Many of us who are active in blogs, local communities, web sites and message boards can be quite hypocritical in how we communicate this life. Most if not all of us have been in a situation or at least fear a situation of a regular person judging us or our other in a severe negative light from the way we live and/or the activities we do. We do not like that judgment and think it is not fair. It demeans us as being unhealthy and stupid or even worse abuser and victim. Our legitimate defense is of course they do not get it, I know what is best for me and this is very much consensual. But yet we often judge others in this life but doing things differently or things we might not do in a similar fashion without thinking of how we feel when people do that to us.

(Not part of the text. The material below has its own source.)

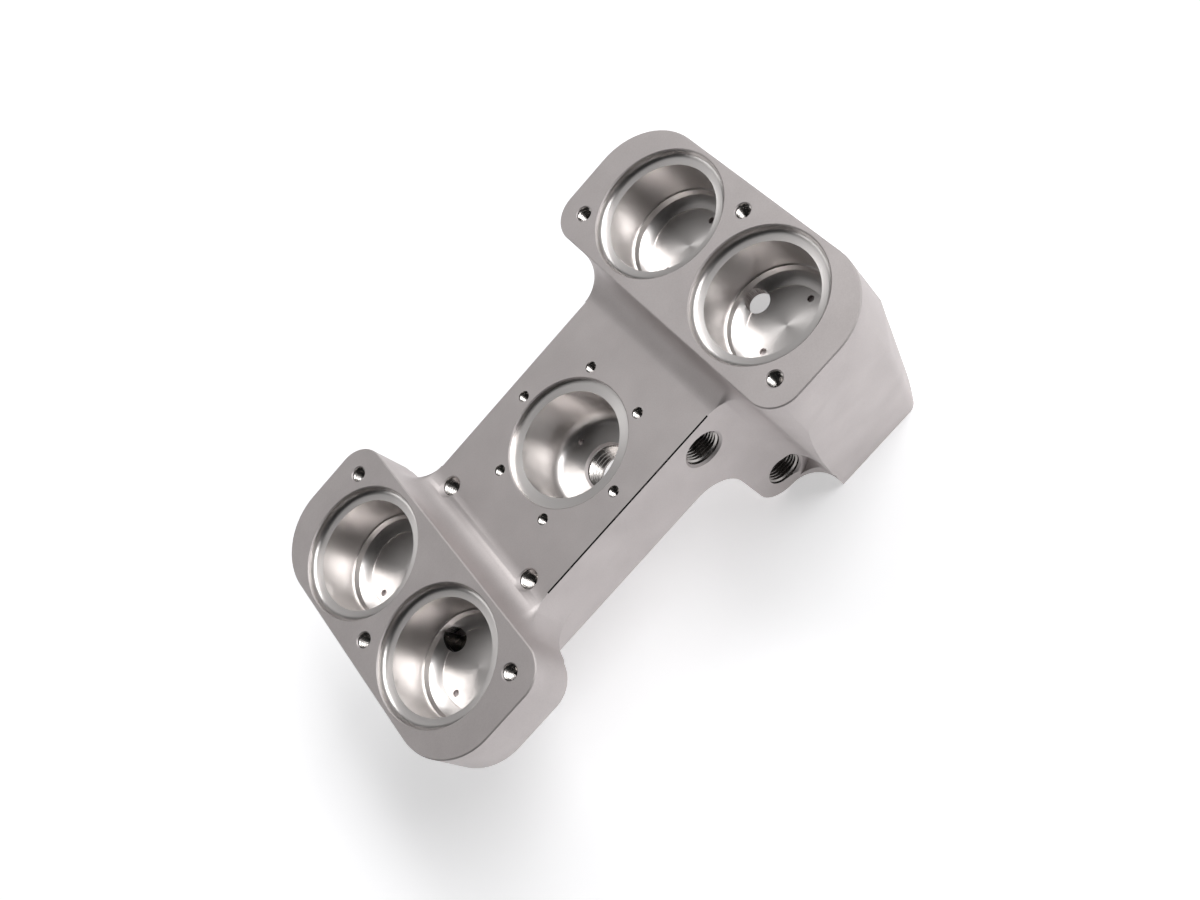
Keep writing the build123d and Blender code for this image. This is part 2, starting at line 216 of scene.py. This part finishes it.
def round_nearest_cup(tree, split):
    """Distance from the nearest cup axis and direction round it, from a place split into X, Y and Z."""
    # The lobe cups repeat by mirror
    side_x = add_node(tree, "ShaderNodeMath", [(0, split, "X")], operation="ABSOLUTE")
    side_y = add_node(tree, "ShaderNodeMath", [(0, split, "Y")], operation="ABSOLUTE")
    lobe_x = add_node(tree, "ShaderNodeMath", [(0, side_x, 0)], operation="SUBTRACT", inputs={1: CUP_X * MM})
    lobe_y = add_node(tree, "ShaderNodeMath", [(0, side_y, 0)], operation="SUBTRACT", inputs={1: CUP_Y * MM})
    lobe_place = add_node(tree, "ShaderNodeCombineXYZ", [("X", lobe_x, 0), ("Y", lobe_y, 0)])
    centre_place = add_node(tree, "ShaderNodeCombineXYZ", [("X", split, "X"), ("Y", split, "Y")])
    in_lobe = add_node(tree, "ShaderNodeMath", [(0, side_x, 0)],
                       operation="GREATER_THAN", inputs={1: LOBE_START_X * MM})
    flat = add_node(tree, "ShaderNodeMix",
                    [("Factor", in_lobe, 0), ("A", centre_place, 0), ("B", lobe_place, 0)],
                    data_type="VECTOR")
    radius = add_node(tree, "ShaderNodeVectorMath", [(0, flat, "Result")], operation="LENGTH")
    # The direction is mirrored back for the lobe cups
    sign_x = add_node(tree, "ShaderNodeMath", [(0, split, "X")], operation="SIGN")
    sign_y = add_node(tree, "ShaderNodeMath", [(0, split, "Y")], operation="SIGN")
    lobe_signs = add_node(tree, "ShaderNodeCombineXYZ", [("X", sign_x, 0), ("Y", sign_y, 0)])
    signs = add_node(tree, "ShaderNodeMix", [("Factor", in_lobe, 0), ("B", lobe_signs, 0)],
                     data_type="VECTOR", inputs={"A": (1, 1, 0)})
    outward = add_node(tree, "ShaderNodeVectorMath", [(0, flat, "Result"), (1, signs, "Result")],
                       operation="MULTIPLY")
    around = add_node(tree, "ShaderNodeVectorMath", [(1, outward, 0)],
                      operation="CROSS_PRODUCT", inputs={0: (0, 0, 1)})
    tangent = add_node(tree, "ShaderNodeVectorMath", [(0, around, 0)], operation="NORMALIZE")
    return radius, tangent


def turned_aluminium():
    """The same alloy where a tool turned the cups: fine rings round each cup's axis, smooth and bright."""
    material, tree = new_material("turned_aluminium")
    place = add_node(tree, "ShaderNodeTexCoord")
    split = add_node(tree, "ShaderNodeSeparateXYZ", [("Vector", place, "Object")])
    radius, tangent = round_nearest_cup(tree, split)
    # Tool marks evenly spaced across the floors and down the walls, with a little grit between them
    along = add_node(tree, "ShaderNodeMath", [(0, radius, "Value"), (1, split, "Z")], operation="SUBTRACT")
    rings = add_node(tree, "ShaderNodeMath", [(0, along, 0)],
                     operation="MULTIPLY", inputs={1: 2 * math.pi / (TOOL_MARK_PITCH * MM)})
    wave = add_node(tree, "ShaderNodeMath", [(0, rings, 0)], operation="SINE")
    grit = noise(tree, place, GRIT_SIZE, roughness=0.6)
    height = add_node(tree, "ShaderNodeMath", [(0, wave, 0), (2, grit, "Fac")],
                      operation="MULTIPLY_ADD", inputs={1: 0.25})
    bump = grit_bump(tree, height, 0, strength=0.2)
    metal_surface(tree, [("Normal", bump, "Normal"), ("Tangent", tangent, 0)],
                  {"Base Color": linear("#E4E0DE"), "Roughness": 0.33,
                   "Anisotropic": 0.7, "Anisotropic Rotation": 0.25})
    return material


def cut_aluminium_painted_shade():
    """The same alloy where holes, threads and edge breaks were cut after blasting: bare and smooth, and
    darker, as painted shade.
    """
    material, tree = new_material("cut_aluminium_painted_shade")
    place = add_node(tree, "ShaderNodeTexCoord")
    marks = noise(tree, place, CUTTING_MARK_SIZE, detail=1.0)
    rough = noise_range(tree, marks, low=0.22, high=0.28)
    # Darker than the blasted alloy: painted shade inside the holes and threads, and a painted dark line along
    # the bridge's edge break
    metal_surface(tree, [("Roughness", rough, "Result")], {"Base Color": linear("#B4B0AD")})
    return material


def paper_white():
    """Plain white matt sheet. It glows a little to the camera and in the metal, which lightens the shadow."""
    material, tree = new_material("paper_white")
    ray = add_node(tree, "ShaderNodeLightPath")
    seen = add_node(tree, "ShaderNodeMath", [(0, ray, "Is Camera Ray"), (1, ray, "Is Glossy Ray")],
                    operation="MAXIMUM")
    lift = add_node(tree, "ShaderNodeMath", [(0, seen, 0)], operation="MULTIPLY", inputs={1: PAPER_GLOW})
    paper = add_node(tree, "ShaderNodeBsdfDiffuse", inputs={"Color": linear("#F4F4F6")})
    glow = add_node(tree, "ShaderNodeEmission", [("Strength", lift, 0)], inputs={"Color": (1, 1, 1, 1)})
    both = add_node(tree, "ShaderNodeAddShader", [(0, paper, "BSDF"), (1, glow, "Emission")])
    add_node(tree, "ShaderNodeOutputMaterial", [("Surface", both, "Shader")])
    return material


def make_active(piece):
    """That piece as the only one selected."""
    bpy.ops.object.select_all(action="DESELECT")
    piece.select_set(True)
    bpy.context.view_layer.objects.active = piece


def in_cup(point):
    """True for a point on the wall or floor of a cup, in millimetres."""
    x, y, z = point
    cups = ((abs(x) - CUP_X, abs(y) - CUP_Y, CUP_SEAT_RADIUS, CUP_FLOOR_Z, LOBE_FACE_Z),
            (x, y, CENTRE_SEAT_RADIUS, CENTRE_FLOOR_Z, 0))
    return any(math.hypot(from_x, from_y) < radius + CUP_SLACK
               and floor_z - CUP_FLOOR_SLACK < z < face_z - CUP_SLACK
               for from_x, from_y, radius, floor_z, face_z in cups)


def on_bridge_edge(point, normal):
    """True for a point on the small break along the bridge's sides, which faces up and out."""
    y, z = point[1:]
    inside = BRIDGE_WIDTH / 2 - abs(y)
    return 0 < inside < EDGE_BREAK and -EDGE_BREAK < z < 0 and 0.2 < normal[2] < 0.95


def in_bare_hole_with_painted_shade(point):
    """True for a point inside a tapped hole, a port or a drain, below its mouth."""
    for mouth, out, radius, depth in BARE_HOLES_WITH_PAINTED_SHADE:
        offset = Vector(point) - Vector(mouth)
        down = -offset.dot(Vector(out))
        if MOUTH_RIM < down < depth and (offset + down * Vector(out)).length < radius + HOLE_SLACK:
            return True
    return False


def machined_block(blasted, turned, cut):
    """The block's own surface with its corners merged, shaded smooth, its cups turned and its holes cut, the
    cut faces painted darker as shade.
    """
    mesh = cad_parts["manifold_body"].data.copy()
    block = bpy.data.objects.new("machined_block", mesh)
    bpy.context.scene.collection.objects.link(block)
    make_active(block)
    bpy.ops.object.mode_set(mode="EDIT")
    bpy.ops.mesh.select_all(action="SELECT")
    bpy.ops.mesh.remove_doubles(threshold=BLOCK_MERGE * MM)
    bpy.ops.mesh.customdata_custom_splitnormals_clear()
    bpy.ops.object.mode_set(mode="OBJECT")
    mesh.materials.clear()
    for material in (blasted, turned, cut):
        mesh.materials.append(material)
    for face in mesh.polygons:
        point = [c / MM for c in face.center]
        # Holes, drains and the bridge's edge break take the darker cut metal: bare finish, with painted shade
        # in the holes and a painted dark line along the edge
        if on_bridge_edge(point, face.normal) or in_bare_hole_with_painted_shade(point):
            face.material_index = CUT_PAINTED_SHADE_SLOT
        elif in_cup(point):
            face.material_index = TURNED_SLOT
    bpy.ops.object.shade_smooth_by_angle(angle=math.radians(BLOCK_CORNER))
    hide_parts("manifold_body")
    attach(block, ROOT)


def thread_ridge(radius, pitch, turns):
    """One helical ridge inside a hole of that radius, its mouth at z = 0 and running down, in millimetres."""
    root, crest = radius + RIDGE_OVERLAP, radius - RIDGE_HEIGHT * pitch
    profile = [(root, RIDGE_ROOT), (crest, RIDGE_CREST), (crest, -RIDGE_CREST), (root, -RIDGE_ROOT)]
    points = [(r * MM, 0, (share * pitch - pitch) * MM) for r, share in profile]
    mesh = bpy.data.meshes.new("ridge")
    mesh.from_pydata(points, [(0, 1), (1, 2), (2, 3), (3, 0)], [])
    ridge = bpy.data.objects.new("ridge", mesh)
    bpy.context.scene.collection.objects.link(ridge)
    make_active(ridge)
    screw = ridge.modifiers.new("helix", "SCREW")
    screw.axis = "Z"
    screw.angle = -2 * math.pi
    screw.screw_offset = -pitch * MM
    screw.iterations = turns
    screw.steps = STEPS_PER_TURN
    screw.render_steps = STEPS_PER_TURN
    screw.use_merge_vertices = False
    bpy.ops.object.modifier_apply(modifier="helix")
    # Close the two ends
    bpy.ops.object.mode_set(mode="EDIT")
    bpy.ops.mesh.select_mode(type="VERT")
    bpy.ops.mesh.select_all(action="SELECT")
    bpy.ops.mesh.remove_doubles(threshold=THREAD_MERGE * MM)
    bpy.ops.mesh.select_all(action="DESELECT")
    bpy.ops.mesh.select_non_manifold()
    bpy.ops.mesh.edge_face_add()
    bpy.ops.mesh.select_all(action="SELECT")
    bpy.ops.mesh.normals_make_consistent(inside=False)
    bpy.ops.object.mode_set(mode="OBJECT")
    return ridge


def threads(kind, material):
    """Thread ridges of one kind of hole, copied to each mouth and joined to one piece."""
    pattern = thread_ridge(kind.radius, kind.pitch, kind.turns)
    copies = []
    for mouth, out in kind.mouths:
        copy = pattern.copy()
        copy.data = pattern.data.copy()
        bpy.context.scene.collection.objects.link(copy)
        start = [m - kind.start * o for m, o in zip(mouth, out)]
        turn = Vector(out).to_track_quat("Z", "Y").to_matrix().to_4x4()
        copy.data.transform(Matrix.Translation(Vector(start) * MM) @ turn)
        copies.append(copy)
    bpy.data.objects.remove(pattern)
    piece = copies[0]
    make_active(piece)
    for copy in copies:
        copy.select_set(True)
    if len(copies) > 1:
        bpy.ops.object.join()
    piece.name = kind.name
    piece.data.name = kind.name
    piece.data.materials.clear()
    piece.data.materials.append(material)
    make_active(piece)
    bpy.ops.object.shade_smooth_by_angle(angle=math.radians(THREAD_CORNER))
    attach(piece, ROOT)


def floor(material):
    """White sheet a hair below the window face, on which the block stands."""
    bpy.ops.mesh.primitive_plane_add(size=FLOOR_SIZE, location=(0, 0, (WINDOW_FACE_Z - FLOOR_GAP) * MM))
    sheet = bpy.context.object
    sheet.name = "floor"
    sheet.data.transform(Matrix.Translation(sheet.location))
    sheet.location = (0, 0, 0)
    sheet.data.materials.append(material)


def lamp(name, turn, rise, width, height, watts):
    """Soft rectangular lamp facing the part, turned from +X and raised by those degrees."""
    light = bpy.data.lights.new(name, "AREA")
    light.shape = "RECTANGLE"
    light.size = width
    light.size_y = height
    light.energy = watts
    turn, rise = math.radians(turn), math.radians(rise)
    place = Vector((math.cos(rise) * math.cos(turn), math.cos(rise) * math.sin(turn), math.sin(rise)))
    holder = bpy.data.objects.new(name, light)
    holder.location = LAMP_DISTANCE * place
    holder.rotation_euler = (-place).to_track_quat("-Z", "Y").to_euler()
    bpy.context.scene.collection.objects.link(holder)


def studio():
    """White room to the camera, dim to everything else, with its lamps."""
    world = bpy.data.worlds.new("studio")
    bpy.context.scene.world = world
    world.use_nodes = True
    tree = world.node_tree
    tree.nodes.clear()
    ray = add_node(tree, "ShaderNodeLightPath")
    room = add_node(tree, "ShaderNodeBackground", inputs={"Color": linear("#E8EAEE"), "Strength": ROOM_GLOW})
    white = add_node(tree, "ShaderNodeBackground", inputs={"Color": (1, 1, 1, 1), "Strength": 1.0})
    mixed = add_node(tree, "ShaderNodeMixShader", [(0, ray, "Is Camera Ray"), (1, room, 0), (2, white, 0)])
    add_node(tree, "ShaderNodeOutputWorld", [("Surface", mixed, "Shader")])
    for row in LAMPS:
        lamp(*row)


def camera():
    """The photograph's own view of the block."""
    data = bpy.data.cameras.new("camera")
    data.sensor_width = SENSOR_WIDTH
    data.lens = LENS
    data.clip_start = 0.02
    data.clip_end = 20.0
    eye = bpy.data.objects.new("camera", data)
    turn = Matrix((CAMERA_RIGHT, -Vector(CAMERA_DOWN), -Vector(CAMERA_AHEAD))).transposed().to_4x4()
    eye.matrix_world = Matrix.Translation(Vector(CAMERA_PLACE) * MM) @ turn
    bpy.context.scene.collection.objects.link(eye)
    bpy.context.scene.camera = eye


bpy.context.scene.view_settings.view_transform = "Standard"
camera()
cut = cut_aluminium_painted_shade()
machined_block(blasted_aluminium(), turned_aluminium(), cut)
# The thread ridges take the darker cut metal, which paints shade into the holes
for kind in TAPPINGS:
    threads(kind, cut)
floor(paper_white())
studio()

We owe it to all the people in power exchange relationships, people looking into it for themselves and for people just wanting to get a better understanding to communicate in a more accurate and open minded way how this wonderful life is. We need to communicate that these are like any other relationships and a good one involves two mentally healthy people who are personally responsible for themselves. We need to communicate the risks involved in doing things but in a perspective that is less judgmental and hypocritical.

It is easy to want to stroke our own egos whether directly or indirectly. It is easy to revert back to a high school mentality and want to think the fewer people who are able to live like this in a healthy way makes us somehow more special. But when we indulge in such things all we are doing is giving others freedom to do the same thing and being judged is something no one wants.